Beyond Budgeting and Better Budgeting

Beyond Budgeting and Better Budgeting

Introduction

Budgeting is one of the most important management concepts in today's highly diversified and multinational corporations. It serves three main purposes: forecasting the future development of the organization (and its environment), coordinating activities and tasks, and motivating employees. The uncertainty innate in any business environment leads to the need for forecasting future developments and events in order to make the right decisions at the right time and to handle the future effectively (Lawrence, 2006 pp. 1). Specialization and the division of labor gave rise to the need for ensuring proper cooperation of the various departments and divisions in a company as well as the fit of individual tasks and activities (i.e., their coordination). While forecasting and coordination are important, motivating employees to behave in an organization's best interests is equally necessary and, therefore, has to be considered the third major function of a management concept.

Budgeting relies on budgets for achieving these ends. Budgets are formalized (financial) plans that cover a certain period of time (e.g., one year) and determine the objectives ("numbers") a manager has to reach within that time frame. Managing through budgets was developed in the early 20th century by such companies as Du Pont de Nemours and General Motors in the U.S., Siemens in Germany, and Saint Gobain and Eléctricité de France in France.6 While it was probably one of the most successful management concepts in the first half of the 20th century, it has come into criticism lately for allegedly being, among other things, too time-consuming, too rigid, not linked properly to strategy, inward-oriented instead of market-oriented, backward-looking, and a source of dysfunctional behavior ("budgetary slack" and manipulation).

While some of the points put forward by the budgeting critiques are quite old,8 the growing criticism of traditional budgeting during the last couple of years nevertheless gave rise to two revolutionary concepts: better budgeting, which aims at reforming and renewing budgeting, and beyond budgeting, which goes a lot further by calling for the complete abolition of budgets and budgeting (Weber, 1994 pp. 15).

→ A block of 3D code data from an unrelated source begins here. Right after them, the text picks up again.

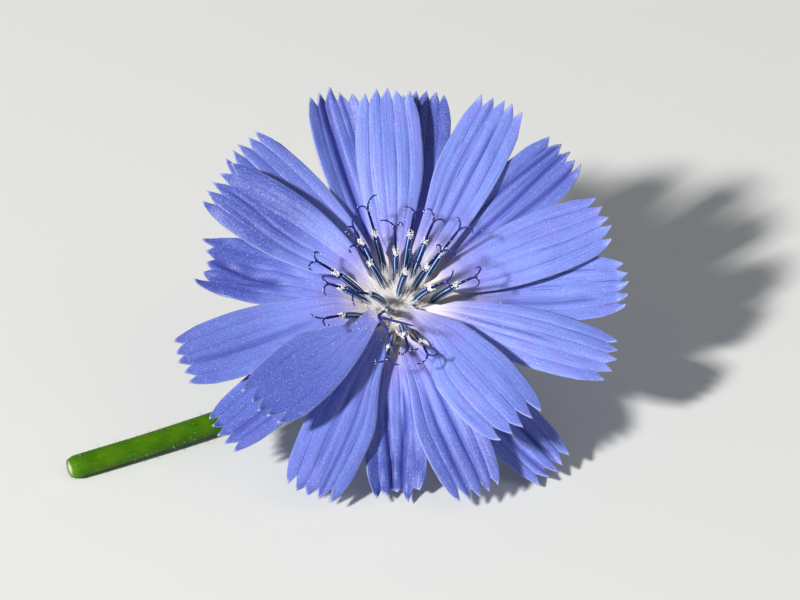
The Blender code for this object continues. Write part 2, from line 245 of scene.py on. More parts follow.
def lines_group():
    """Lines that run the length of a strap, leaf or stalk, from its own across and along."""
    group = bpy.data.node_groups.new("lengthwise_lines", "ShaderNodeTree")
    face = group.interface
    inputs = (("Across", 0.5), ("Along", 0.5), ("Piece", 0.0), ("Lobes", 5.0), ("Streaks", 40.0))
    for name, value in inputs:
        face.new_socket(name, in_out="INPUT", socket_type="NodeSocketFloat").default_value = value
    for name in ("Grooves", "Streaks"):
        face.new_socket(name, in_out="OUTPUT", socket_type="NodeSocketFloat")
    entry = group.nodes.new("NodeGroupInput")
    leave = group.nodes.new("NodeGroupOutput")
    across, along, own = entry.outputs["Across"], entry.outputs["Along"], entry.outputs["Piece"]
    drift = patches(group, across, 3.0, along, 3.5, own)
    swayed = math_node(group, "MULTIPLY_ADD", math_node(group, "SUBTRACT", drift, 0.5), 0.07, across)
    lobe = math_node(group, "PINGPONG", times(group, swayed, entry.outputs["Lobes"]), 0.5)
    vein = math_node(group, "PINGPONG", times(group, lobe, 4.0), 0.5)
    strong = patches(group, across, 9.0, along, 4.4, own)
    weak = patches(group, across, 17.0, along, 6.0, own)
    crisp = times(group, between(group, lobe, 0.05, 0.012), between(group, strong, 0.42, 0.62))
    faint = times(group, between(group, vein, 0.16, 0.04), between(group, weak, 0.5, 0.7, 0.0, 0.6))
    soft = between(group, lobe, 0.2, 0.0, 0.0, 0.16)
    grooves = math_node(group, "MAXIMUM", math_node(group, "MAXIMUM", crisp, faint), soft)
    fine = patches(group, swayed, entry.outputs["Streaks"], along, 2.2, own)
    group.links.new(grooves, leave.inputs["Grooves"])
    group.links.new(fine, leave.inputs["Streaks"])
    return group


SKIN = skin_group()
LINES = lines_group()


def skin(tree, bump_size, cloud_size):
    """The living skin, placed in a material with its own sizes."""
    made = tree.nodes.new("ShaderNodeGroup")
    made.node_tree = SKIN
    made.inputs["Bump Size"].default_value = bump_size
    made.inputs["Cloud Size"].default_value = cloud_size
    return made.outputs["Bumps"], made.outputs["Clouds"], made.outputs["Painted Glints"]


def lines(tree, across, along, own, lobes, streaks):
    """The lengthwise lines, placed in a material with its own numbers."""
    made = tree.nodes.new("ShaderNodeGroup")
    made.node_tree = LINES
    for name, socket in (("Across", across), ("Along", along), ("Piece", own)):
        tree.links.new(socket, made.inputs[name])
    made.inputs["Lobes"].default_value = lobes
    made.inputs["Streaks"].default_value = streaks
    return made.outputs["Grooves"], made.outputs["Streaks"]


def cover(tree, shader, colour, relief=None, strength=0.0, depth=0.0):
    """Gives a material its colour, and relief too fine for the mesh."""
    tree.links.new(colour, shader.inputs["Base Color"])
    if relief is not None:
        bump = add(tree, "ShaderNodeBump", Height=relief, Strength=strength, Distance=depth * MM)
        tree.links.new(bump.outputs["Normal"], shader.inputs["Normal"])


RECEPTACLE_STEPS = 40
RECEPTACLE_RIBS = 10
COLLAR_TOP = 0.3
COLLAR_FOOT_RADIUS = 1.2
RECEPTACLE_OUTLINE = (
    (0.0, 1.5), (0.9, 1.52), (1.8, 1.5), (2.4, 1.42), (2.58, 1.2), (2.6, 0.7), (3.2, 0.6), (3.46, 0.5),
    (3.48, 0.1), (3.9, 0.02), (4.06, -0.07), (3.9, -0.2), (3.2, -0.4), (2.3, -0.62), (1.6, -0.95),
    (1.25, -1.3), (1.08, -1.6), (0.6, -1.9), (0.0, -2.0),
)
green, tree, shader = new_material("receptacle_green", 0.55)
bumps, clouds, _ = skin(tree, 0.12, 1.2)
colour = coats(
    tree, (0.10, 0.24, 0.035),
    (between(tree, clouds, 0.35, 0.65), (0.16, 0.32, 0.06)),
    (between(tree, reading(tree, "height"), 1.0, 1.45), (0.62, 0.66, 0.42)),
)
cover(tree, shader, colour, bumps, 0.4, 0.03)

bm = turned(RECEPTACLE_OUTLINE, RECEPTACLE_STEPS)
paint(bm, "height", lambda vert: vert.co.z)
for vert in bm.verts:
    if vert.co.z < COLLAR_TOP and vert.co.xy.length > COLLAR_FOOT_RADIUS:
        vert.co.xy *= 1.0 - 0.02 * (1.0 + math.cos(RECEPTACLE_RIBS * bearing(vert)))
growth("receptacle", bm, [green], ["stalk"])


# The stalk is a living green stem, cut off 32 mm from the head. It is faintly ribbed along its length, has a
# few stiff hairs, and its cut end shows the paler pith. It lies on the surface and turns up into the
# receptacle.
STALK_RADIUS = 1.0
STALK_SIDES = 36
STALK_STEPS = 64
STALK_RIBS = 9
STALK_HAIRS = 150
STALK_HAIR_THICK = 0.022
STALK_HAIR_PALE = 0.6
STALK_BOW = 0.9
BOW_WAY = Vector((0.3, -0.95, 0.28))
BOW_POINTS = 8
CURVE_STEPS = 40
CUT_ASIDE = Vector((27.5, 16.0))
KNOB_DEPTH = 1.1
STREAK_PACE = 16.0


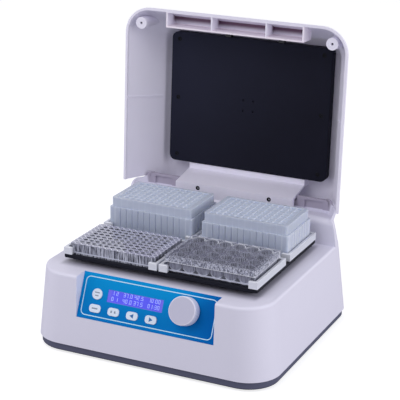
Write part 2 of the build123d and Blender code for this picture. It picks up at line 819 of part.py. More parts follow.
with BuildPart() as platform:
    with BuildSketch(Plane.XY.offset(platform_bottom)):
        RectangleRounded(2 * platform_half_x, 2 * platform_half_y, 3)
    extrude(amount=platform_thickness)
    chamfer(platform.edges().group_by(Axis.Z)[-1], length=0.5)
    with BuildSketch(Plane.XY.offset(platform_bottom)):
        with Locations(*rail_screws_at):
            Circle(rail_screw_radius)
    extrude(amount=platform_thickness, mode=Mode.SUBTRACT)
    with BuildSketch(Plane.XY.offset(platform_bottom)):
        with Locations(*rail_screws_at):
            Circle(2 * rail_screw_radius)
    extrude(amount=1.8, mode=Mode.SUBTRACT)
keep(platform, "platform")

with BuildPart() as rail_screws:
    with BuildSketch(Plane.XY.offset(platform_bottom)):
        with Locations(*rail_screws_at):
            Circle(2 * rail_screw_radius)
    extrude(amount=1.8)
    with BuildSketch(Plane.XY.offset(platform_bottom + 1.8)):
        with Locations(*rail_screws_at):
            Circle(rail_screw_radius)
    extrude(amount=platform_thickness + 4 - 1.8)
keep(rail_screws, "rail_screws")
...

While both concepts have been at the center of a growing number of publications and management conferences, in-depth analyses of the pros and cons of both new concepts are still quite rare. The majority of the publications focus on promoting one or the other approach as the one option that "fits all sizes". This holds especially true for the rhetoric of many publications and presentations on the beyond budgeting model: it is quite often promoted as the most effective and efficient way of ensuring proper forecasting, coordination, and motivation irrespective of the individual organization. Researchers in management control and budgeting have not yet dealt in an in-depth manner with the strengths and weaknesses of the different concepts (Rieg, 2001 pp. 571). Nevertheless, the pledge of superiority by such concepts as beyond budgeting requires - from our perspective- a closer look at the pros and cons of the ...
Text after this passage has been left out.